— start INFORMATION SUPPLIED —

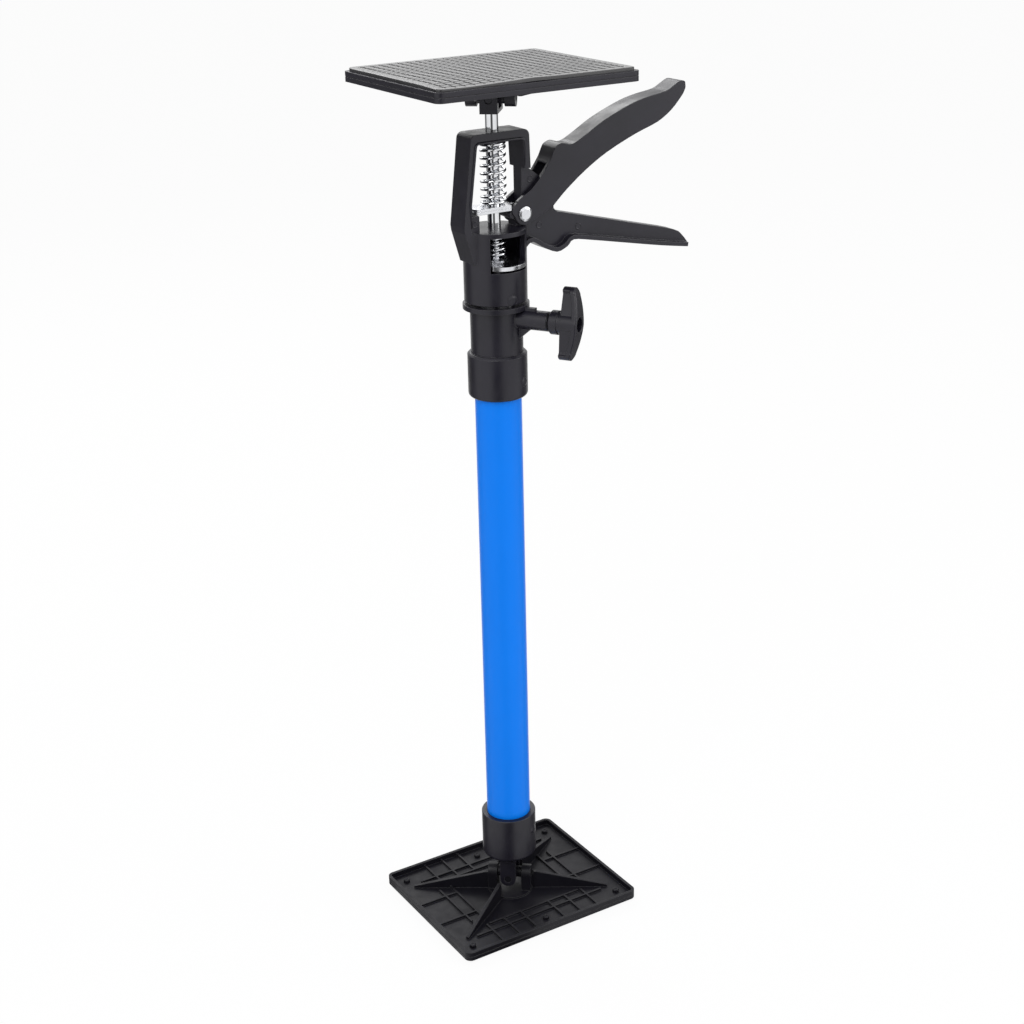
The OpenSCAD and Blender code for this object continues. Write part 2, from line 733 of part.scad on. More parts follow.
grip_size = [grip_reach, -grip_drop];
grip_under = smooth(scaled(grip_under_shares, [0, head_top], grip_size));
grip_top = scaled(grip_top_shares, [0, head_top], grip_size);
web_back = scaled(web_back_shares, [0, head_top], [grip_reach, frame_h]);
pivot = [pivot_x, pivot_z];

module head_housing() {
    color(black) difference() {
        union() {
            translate([0, 0, head_z]) rotate_extrude()
                polygon([[0, 0], [head_od / 2 - groove_h, 0], [head_od / 2, groove_h],
                         [head_od / 2, head_h], [0, head_h]]);
            across(frame_depth) polygon(frame_outline);
            across(ledge_w) polygon([[-ledge_x, head_top - lid_t / 2], [-ledge_x, head_top + ledge_h],
                                     [frame_foot_t / 2 - frame_left - frame_lean, head_top + ledge_h],
                                     [frame_foot_t / 2 - frame_left - frame_lean, head_top - lid_t / 2]]);
            across(web_t) polygon(concat([[web_x, web_top_z + over]], [[frame_right, web_top_z + over]],
                                         web_back, smooth(grip_top), grip_under,
                                         [[pivot_x - web_arc_r, lid_z]],
                                         arc(pivot, web_arc_r, 180, 95)));
            across(flange_w) polygon(concat(grip_under, reversed(beside(grip_under, -flange_t))));
        }
        translate([0, 0, head_z - over]) cylinder(d = inner_od + 2 * fit, h = head_seat + over);
        translate([0, 0, chamber_z]) cylinder(r = chamber_r, h = lid_z - chamber_z);
        translate([0, 0, head_z]) cylinder(d = rod_d + 2 * running, h = head_h + frame_h + over);
        translate([-window_w / 2, -head_od, window_z]) cube([window_w, head_od, lid_z - window_z]);
        translate([pivot_x, 0, pivot_z]) rotate([90, 0, 0])
            cylinder(d = pivot_d + 2 * fit, h = 2 * web_t, center = true);
        side_rivet_bores(-90, head_pin_z, head_od / 2);
    }
    color(black) intersection() {
        translate([-release_w / 4, ledge_in, chamber_z - chamber_floor / 2])
            cube([release_w / 2, chamber_wall + release_t, release_ledge_z - chamber_z + chamber_floor / 2]);
        translate([0, 0, head_z]) cylinder(d = head_od - chamber_wall, h = head_h);
    }
}

module head_pins() {
    color(black) side_rivets(-90, head_pin_z, inner_bore_r + 2 * running, head_od / 2);
}

module pivot_rivet() {
    head_y = lever_w / 2 + running;
    color(zinc) translate([pivot_x, 0, pivot_z]) rotate([90, 0, 0]) {
        cylinder(d = pivot_d, h = 2 * head_y, center = true);
        for (side = [0, 180]) {
            rotate([side, 0, 0]) translate([0, 0, head_y]) {
                cylinder(d = pivot_head_d, h = pivot_head_t / 2);
                translate([0, 0, pivot_head_t / 2])
                    cylinder(d1 = pivot_head_d, d2 = pivot_head_d * 0.7, h = pivot_head_t / 2);
            }
        }
    }
}

lever_size = [lever_reach, lever_rise];
lever_front = smooth(scaled(lever_front_shares, pivot, lever_size), 2);
lever_back = smooth(scaled(concat(lever_back_shares, lever_tip_shares), pivot, lever_size));
lever_under = smooth(scaled(lever_under_shares, pivot, lever_size));
lever_crook = lever_under[len(lever_under) - 1] - pivot;
heel_turn = atan2(lever_crook[1], lever_crook[0]) - acos(heel_r / norm(lever_crook));

module squeeze_lever() {
    inner = beside([for (i = [0 : 3 * len(lever_back_shares) - 3]) lever_back[i]], -back_t);
    mouth = beside([for (i = [4 : len(lever_under) - 1]) lever_under[i]], back_t + over);
    corners = [[lever_crook[0], -2 * heel_r], [-2 * nose_r, -2 * heel_r], [-2 * nose_r, 2 * heel_r]];
    color(black) difference() {
        union() {
            difference() {
                across(lever_w) polygon(concat([for (i = [0 : len(lever_front) - 2]) lever_front[i]],
                                               lever_back, lever_under,
                                               arc(pivot, heel_r, heel_turn, -165, 8),
                                               arc(pivot, nose_r, 170, 125, 5)));
                across(lever_w - 2 * cheek_t)
                    polygon(concat(inner, mouth, [for (c = corners) pivot + c],
                                   [lever_back[0] + 2 * back_t * [-1, 1]]));
            }
            translate([pivot_x - bar_reach, 0, pivot_z + fit]) rotate([90, 0, 0])
                cylinder(d = bar_d, h = lever_w - cheek_t, center = true);
        }
        translate([pivot_x, 0, pivot_z]) rotate([90, 0, 0])
            cylinder(d = pivot_d + 2 * running, h = lever_w + 2 * over, center = true);
    }
}

module drive_plate(z) {
    color(zinc) translate([0, 0, z]) difference() {
        linear_extrude(strip_t) union() {
            polygon([[-drive_back + drive_chamfer, -drive_w / 2], [drive_front, -drive_w / 2],
                     [drive_front, drive_w / 2], [-drive_back + drive_chamfer, drive_w / 2],
                     [-drive_back, drive_w / 2 - drive_chamfer], [-drive_back, drive_chamfer - drive_w / 2]]);
            translate([0, -tongue_w / 2]) square([tongue_reach, tongue_w]);
        }
        translate([0, 0, -over]) cylinder(r = drive_bore_r, h = strip_t + 2 * over);
    }
}

module drive_plate_lower() {
    drive_plate(drive_z);
}

module drive_plate_upper() {
    drive_plate(drive_z + strip_t);
}

// Height along a coil by turns from its foot: the first and last turn lie closer
function coil_rise(turn, turns, rise, end_pitch) =
    turn < 1 ? end_pitch * turn
    : turn > turns - 1 ? rise - end_pitch * (turns - turn)
    : end_pitch + (rise - 2 * end_pitch) * (turn - 1) / (turns - 2);

// Centre line of a coil, whose foot lies on a plane that rises with Y by slope
function coil_line(r, turns, z, rise, end_pitch, slope) =
    [for (i = [0 : turns * ring_steps]) let (t = i / ring_steps, a = 360 * t, y = r * sin(a))
        [r * cos(a), y, z + coil_rise(t, turns, rise, end_pitch) + slope * y * (1 - t / turns)]];

// Least gap of a coil to itself, measured between points about one turn apart
function coil_gap(p, wire) =
    min([for (i = [0 : len(p) - 1], k = [ring_steps - 2 : ring_steps + 2]) if (i + k < len(p))
        norm(p[i + k] - p[i])]) - wire;

module coil(line, wire) {
    n = len(line);
    rings = [for (i = [0 : n - 1]) let (
                 along = line[min(i + 1, n - 1)] - line[max(i - 1, 0)],
                 out = [line[i][0], line[i][1], 0] / norm([line[i][0], line[i][1]]),
                 u = out - along * (out * along) / (along * along),
                 v = cross(along, out) / norm(cross(along, out)))
                 for (k = [0 : wire_sides - 1]) let (a = 360 * k / wire_sides)
                     line[i] + wire / 2 * (cos(a) * u / norm(u) + sin(a) * v)];
    sides = [for (i = [0 : n - 2], k = [0 : wire_sides - 1]) let (
                 a = i * wire_sides + k,
                 b = i * wire_sides + (k + 1) % wire_sides)
                 each [[a, b, b + wire_sides], [a, b + wire_sides, a + wire_sides]]];
    ends = [for (k = [1 : wire_sides - 2])
               each [[0, k + 1, k], [(n - 1) * wire_sides, (n - 1) * wire_sides + k,
                                     (n - 1) * wire_sides + k + 1]]];
    polyhedron(rings, concat(sides, ends));
}

coil_r = spring_od / 2;
drive_line = coil_line(coil_r - drive_wire / 2, drive_turns, drive_top + spring_seat + drive_wire / 2,
                       bridge_z - drive_top - 2 * spring_seat - drive_wire,
                       drive_wire + spring_end_gap, 0);
release_foot = release_z + release_t / cos(release_lean);
release_line = coil_line(coil_r - release_wire / 2, release_turns,
                         release_foot + spring_seat + release_wire / 2 / cos(release_lean),
                         lid_z - release_foot - 2 * spring_seat - release_wire,
                         release_wire + spring_end_gap, tan(release_lean));
echo(drive_spring_gap = coil_gap(drive_line, drive_wire));
echo(release_spring_gap = coil_gap(release_line, release_wire));

module drive_spring() {
    color(zinc) coil(drive_line, drive_wire);
}

module release_spring() {
    color(zinc) coil(release_line, release_wire);
}

module release_plate() {
    color(zinc) translate([0, 0, release_z]) rotate([release_lean, 0, 0]) difference() {
        linear_extrude(release_t) intersection() {
            translate([-release_w / 2, -2 * release_reach]) square([release_w, 4 * release_reach]);
            union() {
                circle(r = release_back_r);
                intersection() {
                    translate([-release_w, -2 * release_reach]) square(2 * [release_w, release_reach]);
                    circle(r = release_reach);
                }
            }
        }
        translate([0, 0, -over]) cylinder(r = release_bore_r, h = release_t + 2 * over);
    }
}

module lift_rod() {
    color(zinc) difference() {
        union() {
            translate([0, 0, rod_z]) cylinder(d = rod_d, h = rod_l - spring_seat);
            translate([0, 0, fork_z - over])
                cylinder(d = rod_spigot_d, h = fork_base_t + over + 2 * spring_seat);
            translate([0, 0, fork_z + fork_base_t + spring_seat])
                cylinder(d = rod_d, h = strip_t / 3);
        }
        translate([0, 0, rod_z - over]) cylinder(d = stop_screw_d + 2 * fit, h = 3 * stop_screw_d + over);
    }
}

module rod_stop_washer() {
    color(zinc) translate([0, 0, rod_z - stop_t]) difference() {
        cylinder(d = stop_d, h = stop_t);
        translate([0, 0, -over]) cylinder(d = stop_screw_d + 2 * fit, h = stop_t + 2 * over);
    }
}

module rod_stop_screw() {
    color(zinc) translate([0, 0, rod_z - stop_t]) {
        cylinder(d = stop_screw_d, h = stop_t + 2.5 * stop_screw_d);
        translate([0, 0, -stop_screw_d]) cylinder(d = 2 * stop_screw_d, h = stop_screw_d);
    }
}

module top_fork() {
    color(black) difference() {
        union() {
            translate([0, 0, top_joint_z]) ears(-fork_rise);
            translate([0, 0, fork_z]) rotate([0, 0, joint_turn + 90]) translate([-ear_out, -ear_w / 2, 0])
                cube([2 * ear_out, ear_w, fork_base_t]);
        }
        translate([0, 0, fork_z - over])
            cylinder(d = rod_spigot_d + 2 * running, h = fork_base_t + 2 * over);
        translate([0, 0, top_joint_z]) ear_bore();
    }
}

module top_cross() {
    color(black) translate([0, 0, top_joint_z]) cross_shape();
}

module top_plate() {
    color(black) translate([0, 0, top_face_z]) mirror([0, 0, 1]) plate_shape();
}

module top_pad() {
    color(rubber) translate([0, 0, top_face_z]) mirror([0, 0, 1]) pad_shape();
}

base_pad();
base_plate();
foot_cross();
foot_socket();
foot_rivets();
outer_tube();
collar();
collar_rivets();
clamp_insert();
clamp_shoe();
clamp_screw();
clamp_knob();
tube_guide();
inner_tube();
head_housing();
head_pins();
pivot_rivet();
squeeze_lever();
drive_plate_lower();
drive_plate_upper();
drive_spring();
release_plate();
release_spring();
lift_rod();
rod_stop_washer();
rod_stop_screw();
top_fork();
top_cross();
top_plate();
top_pad();
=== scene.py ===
"""Telescopic drywall support pole: materials, ribbed pads, springs, knob, small mouldings, light and camera."""
import math

import bmesh
import bpy
from mathutils import Matrix, Vector


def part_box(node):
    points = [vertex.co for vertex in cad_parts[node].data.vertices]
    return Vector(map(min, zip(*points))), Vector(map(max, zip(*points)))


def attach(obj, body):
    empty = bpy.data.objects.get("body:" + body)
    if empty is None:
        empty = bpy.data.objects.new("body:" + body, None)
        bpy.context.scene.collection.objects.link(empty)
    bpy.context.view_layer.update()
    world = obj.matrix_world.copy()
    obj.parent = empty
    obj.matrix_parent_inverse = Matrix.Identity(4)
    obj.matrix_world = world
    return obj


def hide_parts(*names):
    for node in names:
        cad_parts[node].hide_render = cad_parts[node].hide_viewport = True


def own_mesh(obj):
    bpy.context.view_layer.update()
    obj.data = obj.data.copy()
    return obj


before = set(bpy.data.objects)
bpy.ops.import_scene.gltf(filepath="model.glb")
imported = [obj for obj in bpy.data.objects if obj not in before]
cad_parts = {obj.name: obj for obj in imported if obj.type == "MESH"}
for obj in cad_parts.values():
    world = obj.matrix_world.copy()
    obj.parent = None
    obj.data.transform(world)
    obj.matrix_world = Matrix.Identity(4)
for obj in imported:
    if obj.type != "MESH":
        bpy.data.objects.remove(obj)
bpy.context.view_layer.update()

MM = 0.001

# Camera, fitted to the photograph: its place about the pole's axis, its turns and its focal length
IMAGE_PX = 1024
FOCAL_PX = 1769.67
SENSOR = 36.0
CAMERA_DISTANCE = 0.9477
CAMERA_HEIGHT = 0.6387
CAMERA_AZIMUTH = math.radians(31.08)
CAMERA_PAN = math.radians(-0.375)
CAMERA_PITCH = math.radians(21.88)
CAMERA_ROLL = math.radians(1.28)

# Colours, linear
BLACK_PLASTIC = (0.0098, 0.0088, 0.0152)
# The base plate's black: the moulded black darkened to about half as painted shade, for a plate that sits in shade
BLACK_PLATE_PAINTED_SHADE = (0.0045, 0.0041, 0.0072)
BLACK_RUBBER = (0.04, 0.0395, 0.042)
TUBE_BLUE = (0.0, 0.192, 0.84)
ZINC = (0.78, 0.79, 0.82)
DARK_METAL = (0.03, 0.03, 0.034)
CHROME = (0.82, 0.83, 0.85)
BRASS = (0.72, 0.5, 0.2)

# How much lighter the mouldings' colour is painted along their edges, as a painted highlight
EDGE_PAINTED_HIGHLIGHT = 0.03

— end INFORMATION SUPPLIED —

#### WHAT YOU HAVE TO DO:
Print exactly the lines from the line with "base_pad();" to the line with "before = set(bpy.data.objects)", both included, and nothing else.

#### RESPONSE:
base_pad();
base_plate();
foot_cross();
foot_socket();
foot_rivets();
outer_tube();
collar();
collar_rivets();
clamp_insert();
clamp_shoe();
clamp_screw();
clamp_knob();
tube_guide();
inner_tube();
head_housing();
head_pins();
pivot_rivet();
squeeze_lever();
drive_plate_lower();
drive_plate_upper();
drive_spring();
release_plate();
release_spring();
lift_rod();
rod_stop_washer();
rod_stop_screw();
top_fork();
top_cross();
top_plate();
top_pad();
=== scene.py ===
"""Telescopic drywall support pole: materials, ribbed pads, springs, knob, small mouldings, light and camera."""
import math

import bmesh
import bpy
from mathutils import Matrix, Vector


def part_box(node):
    points = [vertex.co for vertex in cad_parts[node].data.vertices]
    return Vector(map(min, zip(*points))), Vector(map(max, zip(*points)))


def attach(obj, body):
    empty = bpy.data.objects.get("body:" + body)
    if empty is None:
        empty = bpy.data.objects.new("body:" + body, None)
        bpy.context.scene.collection.objects.link(empty)
    bpy.context.view_layer.update()
    world = obj.matrix_world.copy()
    obj.parent = empty
    obj.matrix_parent_inverse = Matrix.Identity(4)
    obj.matrix_world = world
    return obj


def hide_parts(*names):
    for node in names:
        cad_parts[node].hide_render = cad_parts[node].hide_viewport = True


def own_mesh(obj):
    bpy.context.view_layer.update()
    obj.data = obj.data.copy()
    return obj


before = set(bpy.data.objects)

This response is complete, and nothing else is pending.